Brian Sanders is a celebrated dancer and choreographer and the artistic director of physical dance troupe JUNK.

Sanders grew up in Princeton, NJ. He founded JUNK as Archetype Dance Company in 1992, the year he graduated from University of the Arts in Philadelphia. He renamed his company Brian Sanders’ JUNK in 1997, a reference to his habit of incorporating found objects into his dance pieces. JUNK has produced work for the Philadelphia Fringe Festival for over twenty years and collaborated with the Philadelphia Museum of Art, the Philadelphia Orchestra, and the National Constitution Center, among other major cultural institutions. The company’s Urban Scuba series toured throughout the United States and internationally.

Outside JUNK, Sanders has choreographed for Eleone Dance Theatre, Koresh Dance Company, Pennsylvania Ballet, and other companies. In the 1990s, he performed and collaborated with revered choreographer Moses Pendleton of MOMIX. In 2006, Sanders’s show NOGRAVITY was performed as part of the Paralympic Winter Games in Turin.

Transcript

To step into choreographer Brian Sanders’ world is to step into the world of junk. A fantastical place of found objects, where every used and discarded thing and every abandoned idea can be revived and made new again.

Brian Sanders: I find a richer experience in going back and saying, hey, you know, even just with some simple dance move, I could live for just reinventing that anew and breathing new life into it and looking at it from a different angle.

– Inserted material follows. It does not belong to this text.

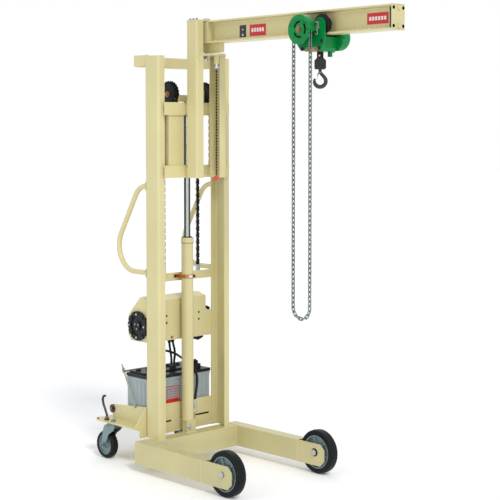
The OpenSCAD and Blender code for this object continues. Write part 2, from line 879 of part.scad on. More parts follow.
// a round bar through points [h, z] of the hook's plane, with a radius at each point
module forged_bar(path, radii, sides) {
  n = len(path);
  centres = [for (p = path) [p[0], 0, p[1]]];
  points = [for (i = [0 : n - 1], k = [0 : sides - 1])
    let (t = along(centres, i), a = [0, 1, 0], b = cross(t, a), w = 360 * k / sides)
    centres[i] + radii[i] * (a * cos(w) + b * sin(w))];
  walls = [for (i = [0 : n - 2], k = [0 : sides - 1])
    [i * sides + k, i * sides + (k + 1) % sides, (i + 1) * sides + (k + 1) % sides, (i + 1) * sides + k]];
  first = [for (k = [sides - 1 : -1 : 0]) k];
  last = [for (k = [0 : sides - 1]) (n - 1) * sides + k];
  polyhedron(points, concat([first], walls, [last]));
}

// latch pin across the neck of the hook, [h, z]
LATCH_PIN = [3, bowl_z + 36];

module latch_pin(r, half) {
  translate([LATCH_PIN[0], -half, LATCH_PIN[1]]) rotate([-90, 0, 0]) cylinder(r = r, h = 2 * half);
}

// bowl, neck and shank; the bar is thickest under the load and thin at the tip
module hook() {
  tip = -205;
  neck = 40;
  steps = 24;
  neck_top = bowl_z + 40;
  bowl = [for (i = [0 : steps]) let (a = tip + (neck - tip) * i / steps)
    [bowl_r * cos(a), bowl_z + bowl_r * sin(a)]];
  bowl_bar = [for (i = [0 : steps]) hook_r - 4 * pow(1 - min(1, i / 8), 2) + 0.8 * sin(180 * i / steps)];
  path = concat(bowl, [[11, bowl_z + 24], [4, bowl_z + 31.5], [0, neck_top], [0, 1812]]);
  radii = concat(bowl_bar, [7.6, 7.2, 7.2, 7.5]);
  in_hook_plane() color(zinc) difference() {
    forged_bar(path, radii, 12);
    latch_pin(2 + play, 12);
  }
}

// sheet latch with two ears on the pin, its end inside the tip
module hook_latch() {
  ear = 8.5;
  t = 1.8;
  low = bowl_z + 7;
  pin = LATCH_PIN[1];
  arm = [[LATCH_PIN[0] + 4, pin - 3], [LATCH_PIN[0] + 3, pin + 4], [LATCH_PIN[0] - 3, pin + 5],
    [-10.5, pin - 3], [-13, pin - 16], [-11, pin - 16], [-5, pin - 5]];
  in_hook_plane() color(zinc) {
    for (y = [-ear - t, ear]) face_plate(y, y + t, arm);
    face_plate(-ear - t, ear + t, [[-10.5, pin - 3], [-14.5, low], [-13, low], [-9, pin - 3]]);
    latch_pin(2, ear + t + 1);
  }
}

// ---- wheels and casters ---------------------------------------------------------
module wheel_at(x, y, z) {
  at_mast() translate([x, y, z]) rotate([0, 90, 0]) rotate_extrude() children();
}

module tyre(side) {
  half = 22;
  inner = wheel_r - 24;
  color(rubber) wheel_at(side * wheel_x, -axle_reach, wheel_r)
    polygon([[inner, -half], [wheel_r - 6, -half], [wheel_r - 1.5, -half + 5], [wheel_r, 0],
      [wheel_r - 1.5, half - 5], [wheel_r - 6, half], [inner, half]]);
}

module hub(side) {
  outer = wheel_r - 24;
  bore = axle_r + play;
  color(grey) {
    wheel_at(side * wheel_x, -axle_reach, wheel_r)
      polygon([[bore, -23], [20, -23], [22, -6], [outer - 7, -6], [outer - 5, -20], [outer, -20], [outer, 20],
        [outer - 5, 20], [outer - 7, 6], [22, 6], [20, 23], [bore, 23]]);
    at_mast() translate([side * wheel_x, -axle_reach, wheel_r]) for (a = [0 : 60 : 300]) rotate([a + 15, 0, 0])
      translate([-15, 18, -3]) cube([30, outer - 21, 6]);
  }
}

module caster_tyre(side) {
  half = 18;
  inner = caster_r - 17;
  color(rubber) wheel_at(side * caster_x, caster_reach, caster_r)
    polygon([[inner, -half], [caster_r - 5, -half], [caster_r, -half + 7], [caster_r, half - 7],
      [caster_r - 5, half], [inner, half]]);
}

module caster_hub(side) {
  outer = caster_r - 17;
  bore = axle_r + play;
  color(grey) wheel_at(side * caster_x, caster_reach, caster_r)
    polygon([[bore, -20], [16, -20], [18, -7], [outer - 6, -7], [outer - 4, -15], [outer, -15], [outer, 15],
      [outer - 4, 15], [outer - 6, 7], [18, 7], [16, 20], [bore, 20]]);
}

// swivelling fork with its kingpin and axle
module fork(side) {
  t = 4;
  crown_z = shelf_z - 8;
  axle_y = caster_reach - swivel_y;
  outline = [[-36, crown_z], [34, crown_z], [44, crown_z - 16], [axle_y + 16, caster_r + 6],
    [axle_y + 12, caster_r - 11], [axle_y - 12, caster_r - 11], [axle_y - 16, caster_r + 8], [6, crown_z - 44],
    [-28, crown_z - 22], [-36, crown_z - 10]];
  at_mast() color(zinc) translate([side * caster_x, swivel_y, 0]) {
    bar_z(axle_r - play, crown_z, shelf_z + shelf_t + 8, 0, 0);
    hex_z(22, shelf_z + shelf_t + 0.5, shelf_z + shelf_t + 9, 0, 0);
    bar_z(36, crown_z - 4, crown_z, 0, 0);
    bar_z(31, crown_z - 1, shelf_z - 4, 0, 0);
    bar_z(26, crown_z - 1, shelf_z - 0.5, 0, 0);
    for (s = [0, 1]) mirror([s, 0, 0]) {
      side_plate(fork_in, fork_in + t, outline);
      bar_x(17, fork_in + 0.2, fork_in + t + 1, axle_y, caster_r);
      hex_x(20, fork_in + t, fork_in + t + 10, axle_y, caster_r);
    }
    bar_x(axle_r, -fork_in - t - 8, fork_in + t + 8, axle_y, caster_r);
  }
}

legs();
front_axles();
cross_beam();
mast_columns();
top_bow();
mid_bar();
battery_tray();
cylinder_tube();
cylinder_clamps();
push_handles();
power_cover();
pump_motor();
battery_case();
battery_lid();
battery_clamp();
left_battery_cable();
middle_battery_cable();
right_battery_cable();
hydraulic_hose();
chain_anchors();
rear_chains();
brake_pedals();
cross_plates();
carriage_sides();
carriage_rollers();
jib_posts();
hinge_pin();
front_chains();
lock_plunger();
pull_chain();
pull_knob();
piston_rod();
crosshead();
chain_arcs();
chain_sheaves();
jib_beam();
jib_root();
trolley_plates();
hoist_body();
gear_case();
wheel_cover();
hand_chain();
hand_wheel();
track_roller(-1, -1);  // left_front_roller
track_roller(-1, 1);  // left_rear_roller
track_roller(1, -1);  // right_front_roller
track_roller(1, 1);  // right_rear_roller
hook_block();
hook();
hook_latch();
tyre(-1);  // left_tyre
hub(-1);  // left_hub
tyre(1);  // right_tyre
hub(1);  // right_hub
fork(-1);  // left_fork
caster_tyre(-1);  // left_caster_tyre
caster_hub(-1);  // left_caster_hub
fork(1);  // right_fork
caster_tyre(1);  // right_caster_tyre
caster_hub(1);  // right_caster_hub
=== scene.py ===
"""A mobile mast lifter with a swinging jib: the finish of its parts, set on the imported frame."""

import math

import bmesh
import bpy
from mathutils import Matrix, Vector


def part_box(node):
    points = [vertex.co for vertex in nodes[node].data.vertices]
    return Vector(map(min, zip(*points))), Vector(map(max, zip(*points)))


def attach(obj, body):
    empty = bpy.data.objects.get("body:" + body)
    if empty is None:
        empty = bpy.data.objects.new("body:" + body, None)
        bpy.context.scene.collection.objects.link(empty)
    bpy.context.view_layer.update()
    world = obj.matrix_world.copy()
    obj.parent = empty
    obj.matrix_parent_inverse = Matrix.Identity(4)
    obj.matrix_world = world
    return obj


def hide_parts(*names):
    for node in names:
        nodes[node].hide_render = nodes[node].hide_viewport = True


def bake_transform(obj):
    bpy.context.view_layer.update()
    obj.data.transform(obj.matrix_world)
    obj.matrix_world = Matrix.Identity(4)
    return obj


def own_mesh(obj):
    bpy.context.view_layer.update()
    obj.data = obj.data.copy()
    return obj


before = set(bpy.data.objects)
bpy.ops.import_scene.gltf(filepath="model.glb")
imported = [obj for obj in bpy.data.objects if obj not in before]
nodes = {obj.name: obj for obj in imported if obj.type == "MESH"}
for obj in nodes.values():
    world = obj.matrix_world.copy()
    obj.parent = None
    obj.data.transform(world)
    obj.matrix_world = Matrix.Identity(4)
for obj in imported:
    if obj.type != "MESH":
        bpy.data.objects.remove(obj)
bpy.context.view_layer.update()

# ---- Stage, lamps and camera -----------------------------------------
# A plain white studio: the world is white to the eye, to mirrors and through glass, and the
# pale floor keeps a soft shadow. Broad suns light both faces of the mast at a plain level.
scene = bpy.context.scene
scene.view_settings.view_transform = "Standard"
white = (1, 1, 1, 1)


def step(tree, kind, sockets=None, **settings):
    """Adds a node: sockets gives its inputs a value, link or node, and settings its properties."""
    node = tree.nodes.new(kind)
    for key, value in settings.items():
        setattr(node, key, value)
    for key, value in (sockets or {}).items():
        if isinstance(value, bpy.types.Node):
            value = value.outputs[0]
        if hasattr(value, "is_output"):
            tree.links.new(value, node.inputs[key])
        else:
            node.inputs[key].default_value = value
    return node


def maths(tree, operation, *values, **settings):
    """A sum on one or two values, links or nodes."""
    return step(tree, "ShaderNodeMath", dict(enumerate(values)), operation=operation, **settings)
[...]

When something simmers in Brian Sanders’ creatively chaotic mind, what can emerge are works that are breathtakingly dangerous and hauntingly beautiful. But Brian Sanders lives in a place of high risk for falls and failures. For him, both body and brain must go through heart-stopping, mind-boggling gymnastics to make such extraordinary work.

Sanders: And it’s always halfway through, why am I doing this? Why am I here? Is this really worth it? It’s overwhelming every time. And I keep saying, “It’s gotta get easier.” It never is.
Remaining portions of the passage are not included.